## begin

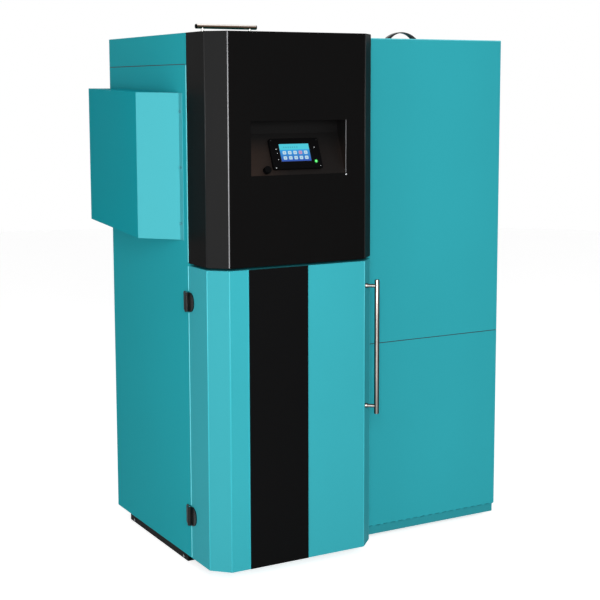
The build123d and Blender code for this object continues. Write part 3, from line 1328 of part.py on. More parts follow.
# Tank front: a fixed upper sheet and a lower sheet that comes off, each with stiffening folds
FOLD_DEPTH = 12.0
FOLD_INSET = 26.0
PLINTH_SEAM = 2.0
TANK_FACE_Y = (TANK_FRONT, TANK_FRONT + SHEET)


def tank_front(foot, top):
    """Fold a front sheet of the tank between the heights foot and top."""
    block(TANK_WALL_X, TANK_FACE_Y, (foot, top))
    for fold_foot in (foot, top - SHEET):
        block(
            inside(TANK_WALL_X, FOLD_INSET),
            (TANK_FRONT, TANK_FRONT + FOLD_DEPTH),
            (fold_foot, fold_foot + SHEET),
        )


with BuildPart() as tank_upper_front:
    tank_front(TANK_SEAM + SHEET / 2, TANK_WALL_TOP - FOLD_DEPTH - 2 * SHEET)
    block(TANK_WALL_X, TANK_FACE_Y, (TANK_WALL_TOP - 2 * FOLD_DEPTH, TANK_WALL_TOP))
tank_upper_front.part.label = "tank_upper_front"
export_step(tank_upper_front.part, "parts/tank_upper_front.step")

with BuildPart() as tank_lower_front:
    tank_front(TANK_FOOT + PLINTH_SEAM, TANK_SEAM - SHEET / 2)
tank_lower_front.part.label = "tank_lower_front"
export_step(tank_lower_front.part, "parts/tank_lower_front.step")

# Tank plinth: floor pan set in from the walls, with an outward rim, on four feet
PLINTH_INSET = 4.0
RIM_INSET = 2.0
FOOT_INSET = 90.0
FOOT_RADIUS = 20.0
FOOT_PAD = 12.0
FOOT_STEM = 6.0
PLINTH_X = inside(TANK_WALL_X, PLINTH_INSET)
PLINTH_Y = inside((TANK_FRONT, TANK_BACK), PLINTH_INSET)

with BuildPart() as tank_plinth:
    block(PLINTH_X, PLINTH_Y, (TANK_FEET_HEIGHT, TANK_FOOT))
    block(
        inside(TANK_WALL_X, RIM_INSET),
        inside((TANK_FRONT, TANK_BACK), RIM_INSET),
        (TANK_FOOT - SHEET, TANK_FOOT),
    )
    block(
        inside(PLINTH_X, 2 * SHEET),
        inside(PLINTH_Y, 2 * SHEET),
        (TANK_FEET_HEIGHT + SHEET, CASING_TOP),
        Mode.SUBTRACT,
    )
tank_plinth.part.label = "tank_plinth"
export_step(tank_plinth.part, "parts/tank_plinth.step")

with BuildPart() as tank_feet:
    for foot_x in inside(TANK_WALL_X, FOOT_INSET):
        for foot_y in inside((TANK_FRONT, TANK_BACK), FOOT_INSET):
            rod((foot_x, foot_y, 0), (foot_x, foot_y, FOOT_PAD), FOOT_RADIUS)
            rod((foot_x, foot_y, FOOT_PAD), (foot_x, foot_y, TANK_FEET_HEIGHT), FOOT_STEM)
tank_feet.part.label = "tank_feet"
export_step(tank_feet.part, "parts/tank_feet.step")

# Auger: slopes up to the left inside the tank and drops the pellets into the chute
AUGER_FOOT = Vector(LEFT + 930.0, TANK_CENTRE_Y, 220.0)
AUGER_HEAD = Vector(LEFT + 575.0, TANK_CENTRE_Y, 740.0)
AUGER_AXIS = (AUGER_HEAD - AUGER_FOOT).normalized()
AUGER_LENGTH = (AUGER_HEAD - AUGER_FOOT).length
AUGER_PLANE = Plane(origin=AUGER_FOOT, x_dir=(0, 1, 0), z_dir=AUGER_AXIS)
AUGER_TUBE_RADIUS = 38.0
AUGER_TUBE_BORE = 35.0
END_PLATE = 5.0
AUGER_SHAFT = 9.0
FLIGHT_RADIUS = 32.0
FLIGHT_THICKNESS = 3.0
FLIGHT_PITCH = 60.0
FLIGHT_TURNS = 10
INLET_X = across(868.0, 944.0)
INLET_Y = around(TANK_CENTRE_Y, 2 * AUGER_TUBE_RADIUS)
INLET_TOP = 400.0
INLET_WALL = 3.0
SPOUT_RADIUS = 33.0
SPOUT_BORE = 30.5
SPOUT_FOOT = 590.0
SPOUT_HEAD = (CHUTE_BEND[0], TANK_CENTRE_Y, 690.0)

with BuildPart() as auger_tube:
    block(INLET_X, INLET_Y, (AUGER_FOOT.Z - END_PLATE, INLET_TOP))
    block(inside(INLET_X, INLET_WALL), inside(INLET_Y, INLET_WALL), (0, CASING_TOP), Mode.SUBTRACT)
    with Locations(AUGER_PLANE):
        Box(
            4 * AUGER_TUBE_RADIUS,
            AUGER_LENGTH,
            AUGER_LENGTH,
            align=(Align.CENTER, Align.MIN, Align.MIN),
            mode=Mode.SUBTRACT,
        )
        Box(
            4 * AUGER_TUBE_RADIUS,
            AUGER_LENGTH,
            AUGER_LENGTH,
            align=(Align.CENTER, Align.CENTER, Align.MAX),
            mode=Mode.SUBTRACT,
        )
    rod(AUGER_FOOT, AUGER_HEAD, AUGER_TUBE_RADIUS)
    rod((CHUTE_BEND[0], TANK_CENTRE_Y, SPOUT_FOOT), SPOUT_HEAD, SPOUT_RADIUS)
    rod(
        AUGER_FOOT + AUGER_AXIS * END_PLATE,
        AUGER_HEAD - AUGER_AXIS * END_PLATE,
        AUGER_TUBE_BORE,
        Mode.SUBTRACT,
    )
    rod(AUGER_FOOT, AUGER_HEAD, AUGER_SHAFT + RUNNING, Mode.SUBTRACT)
    inlet_mouth = (AUGER_FOOT.Z + AUGER_TUBE_RADIUS, INLET_TOP)
    block(inside(INLET_X, 2 * INLET_WALL), inside(INLET_Y, 2 * INLET_WALL), inlet_mouth, Mode.SUBTRACT)
    rod((CHUTE_BEND[0], TANK_CENTRE_Y, 0), SPOUT_HEAD, SPOUT_BORE, Mode.SUBTRACT)
auger_tube.part.label = "auger_tube"
export_step(auger_tube.part, "parts/auger_tube.step")

with BuildPart() as straight_auger:
    with Locations((0, 0, -SHAFT_IN_MOTOR)):
        Cylinder(AUGER_SHAFT, AUGER_LENGTH + SHAFT_IN_MOTOR, align=(Align.CENTER, Align.CENTER, Align.MIN))
    with BuildLine(Plane.XY.offset(2 * END_PLATE)) as flight_line:
        Helix(FLIGHT_PITCH, FLIGHT_PITCH * FLIGHT_TURNS, AUGER_SHAFT)
    with BuildSketch(Plane(origin=flight_line.line @ 0, x_dir=(1, 0, 0), z_dir=flight_line.line % 0)):
        with Locations(((FLIGHT_RADIUS - AUGER_SHAFT) / 2, 0)):
            Rectangle(FLIGHT_RADIUS - AUGER_SHAFT + SHEET, FLIGHT_THICKNESS)
    sweep(path=flight_line.line, is_frenet=True)

with BuildPart() as auger:
    with Locations(AUGER_PLANE):
        add(straight_auger.part)
auger.part.label = "auger"
export_step(auger.part, "parts/auger.step")

# Auger gear motor under the tube's lower end
AUGER_GEARBOX = 80.0
AUGER_GEARBOX_LENGTH = 60.0
AUGER_MOTOR_RADIUS = 28.0
AUGER_MOTOR_LENGTH = 110.0

gearbox_side = AUGER_FOOT - AUGER_AXIS * (AUGER_GEARBOX_LENGTH / 2) - Vector(0, AUGER_GEARBOX / 2 - PLATE, 0)

with BuildPart() as auger_gearmotor:
    with Locations(AUGER_PLANE):
        Box(
            AUGER_GEARBOX,
            AUGER_GEARBOX,
            AUGER_GEARBOX_LENGTH,
            align=(Align.CENTER, Align.CENTER, Align.MAX),
        )
    rod(gearbox_side, gearbox_side - Vector(0, AUGER_MOTOR_LENGTH, 0), AUGER_MOTOR_RADIUS)
    rod(
        AUGER_FOOT - AUGER_AXIS * (SHAFT_IN_MOTOR + GAP),
        AUGER_FOOT + AUGER_AXIS * GAP,
        AUGER_SHAFT + RUNNING,
        Mode.SUBTRACT,
    )
auger_gearmotor.part.label = "auger_gearmotor"
export_step(auger_gearmotor.part, "parts/auger_gearmotor.step")

# Hopper funnel: from the tank's full plan down to the auger's inlet
FUNNEL_TOP = 900.0
FUNNEL_BAND = 25.0
FUNNEL_TOP_X = inside(TANK_WALL_X, SHEET)
FUNNEL_TOP_Y = (TANK_WALL_Y[0] + SHEET, TANK_BACK - SHEET)


def funnel_volume(skin, mode):
    """Fill the funnel's form, drawn in by skin, into the piece in hand."""
    top_x = inside(FUNNEL_TOP_X, skin)
    top_y = inside(FUNNEL_TOP_Y, skin)
    foot_x = inside(INLET_X, skin)
    foot_y = inside(INLET_Y, skin)
    with BuildSketch(Plane.XY.offset(FUNNEL_TOP)) as mouth:
        with Locations((sum(top_x) / 2, sum(top_y) / 2)):
            Rectangle(top_x[1] - top_x[0], top_y[1] - top_y[0])
    with BuildSketch(Plane.XY.offset(INLET_TOP)) as throat:
        with Locations((sum(foot_x) / 2, sum(foot_y) / 2)):
            Rectangle(foot_x[1] - foot_x[0], foot_y[1] - foot_y[0])
    loft([throat.sketch, mouth.sketch], ruled=True, mode=mode)
    extrude(mouth.sketch, amount=FUNNEL_BAND, mode=mode)


with BuildPart() as hopper_funnel:
    funnel_volume(0, Mode.ADD)
    funnel_volume(2 * SHEET, Mode.SUBTRACT)
hopper_funnel.part.label = "hopper_funnel"
export_step(hopper_funnel.part, "parts/hopper_funnel.step")

# Tank lid: flat sheet with an inner lip, knuckles at the back and a bow handle
LIP_INSET = 6.0
LIP_DEPTH = 13.0
LID_BOW_X = LEFT + 767.5
LID_BOW_Y = FRONT + 118.0
BOW_OUTER_HALF = 60.0
BOW_INNER_HALF = 44.0
BOW_RISE = 26.0
BOW_CLEAR = 23.0
BOW_WIDTH = 14.0

with BuildPart() as tank_lid:
    block(TANK_WALL_X, (TANK_FRONT, TANK_BACK), (TANK_TOP - SHEET, TANK_TOP))
    lip_x = inside(TANK_WALL_X, LIP_INSET)
    lip_y = (TANK_FRONT + LIP_INSET + FOLD_DEPTH, TANK_BACK - LIP_INSET)
    lip_z = (TANK_TOP - SHEET - LIP_DEPTH, TANK_TOP - SHEET)
    block(lip_x, lip_y, lip_z)
    block(inside(lip_x, SHEET), inside(lip_y, SHEET), lip_z, Mode.SUBTRACT)
    for hinge in LID_HINGES:
        knuckle_x = (hinge - LID_KNUCKLE, hinge)
        rod((knuckle_x[0], LID_PIN_Y, LID_PIN_Z), (knuckle_x[1], LID_PIN_Y, LID_PIN_Z), LID_BARREL)
        block(knuckle_x, (TANK_BACK - SHEET, LID_PIN_Y), (TANK_TOP - SHEET, TANK_TOP))
        block(knuckle_x, around(LID_PIN_Y, 2 * SHEET), (LID_PIN_Z, TANK_TOP))
        rod(
            (knuckle_x[0], LID_PIN_Y, LID_PIN_Z),
            (knuckle_x[1], LID_PIN_Y, LID_PIN_Z),
            LID_PIN_RADIUS + RUNNING,
            Mode.SUBTRACT,
        )
tank_lid.part.label = "tank_lid"
export_step(tank_lid.part, "parts/tank_lid.step")

with BuildPart() as tank_lid_handle:
    with BuildSketch(Plane(origin=(LID_BOW_X, LID_BOW_Y, TANK_TOP), x_dir=(1, 0, 0), z_dir=(0, -1, 0))):
        with BuildLine():
            ThreePointArc((-BOW_OUTER_HALF, 0), (0, BOW_RISE), (BOW_OUTER_HALF, 0))
            Line((BOW_OUTER_HALF, 0), (BOW_INNER_HALF, 0))
            ThreePointArc((BOW_INNER_HALF, 0), (0, BOW_CLEAR), (-BOW_INNER_HALF, 0))
            Line((-BOW_INNER_HALF, 0), (-BOW_OUTER_HALF, 0))
        make_face()
    extrude(amount=BOW_WIDTH / 2, both=True)
tank_lid_handle.part.label = "tank_lid_handle"
export_step(tank_lid_handle.part, "parts/tank_lid_handle.step")
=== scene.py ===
"""Looks of the pellet boiler and its side tank.

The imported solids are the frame. This file gives each of them a finish, adds the small pieces that the
solids leave out, and sets up a plain studio with the camera at the photograph's angle. Lengths are metres
in the row frame; the sizes named in millimetres are turned into metres by mm().
"""

from __future__ import annotations

import logging
import math
from dataclasses import dataclass
from enum import Enum
from typing import Any, Callable, Sequence

import bmesh
import bpy
import numpy as np
from mathutils import Matrix, Vector


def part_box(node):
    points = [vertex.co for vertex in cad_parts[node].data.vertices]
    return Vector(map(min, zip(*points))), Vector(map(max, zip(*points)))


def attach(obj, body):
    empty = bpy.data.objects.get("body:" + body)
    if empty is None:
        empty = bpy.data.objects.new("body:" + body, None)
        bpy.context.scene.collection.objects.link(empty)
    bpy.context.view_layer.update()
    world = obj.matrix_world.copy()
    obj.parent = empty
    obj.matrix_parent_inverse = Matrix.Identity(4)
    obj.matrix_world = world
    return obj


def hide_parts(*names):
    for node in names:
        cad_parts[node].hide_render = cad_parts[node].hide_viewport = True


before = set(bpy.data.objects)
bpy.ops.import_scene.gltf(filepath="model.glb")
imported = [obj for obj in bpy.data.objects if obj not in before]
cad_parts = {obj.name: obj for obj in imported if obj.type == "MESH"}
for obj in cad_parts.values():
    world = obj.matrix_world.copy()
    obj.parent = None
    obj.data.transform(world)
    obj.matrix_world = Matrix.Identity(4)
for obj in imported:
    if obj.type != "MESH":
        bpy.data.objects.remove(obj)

logging.basicConfig(level=logging.INFO, format="%(message)s")
LOG = logging.getLogger("boiler")

Point = tuple[float, float, float]
Colour = tuple[float, float, float]


def mm(value: float) -> float:
    """Millimetres as metres."""
    return value * 0.001


@dataclass(frozen=True)
class Datums:
    """Planes of the boiler in the row frame, in millimetres.

    The boiler's own datums are its left side, its front plane, where the doors close, and the floor.
    """

    left: float = -470.5
    front: float = -280.333
    width: float = 513.0
    depth: float = 556.0
    height: float = 1500.0
    tank_left: float = 519.0
    tank_right: float = 1036.0
    tank_front: float = -27.0
    tank_top: float = 1493.5

    def at(self, x: float, y: float, z: float) -> Point:
        """Row-frame point in metres of a place given from the boiler's datums in millimetres."""
        return (mm(self.left + x), mm(self.front + y), mm(z))


CASE = Datums()


# Shader maths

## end

AIM »
Only the lines from the one with "extrude(amount=BOW_WIDTH / 2, both=True)" up to the one with "from mathutils import Matrix, Vector" should be repeated, both included, exactly as they appear.

ANSWER IN FULL »
    extrude(amount=BOW_WIDTH / 2, both=True)
tank_lid_handle.part.label = "tank_lid_handle"
export_step(tank_lid_handle.part, "parts/tank_lid_handle.step")
=== scene.py ===
"""Looks of the pellet boiler and its side tank.

The imported solids are the frame. This file gives each of them a finish, adds the small pieces that the
solids leave out, and sets up a plain studio with the camera at the photograph's angle. Lengths are metres
in the row frame; the sizes named in millimetres are turned into metres by mm().
"""

from __future__ import annotations

import logging
import math
from dataclasses import dataclass
from enum import Enum
from typing import Any, Callable, Sequence

import bmesh
import bpy
import numpy as np
from mathutils import Matrix, Vector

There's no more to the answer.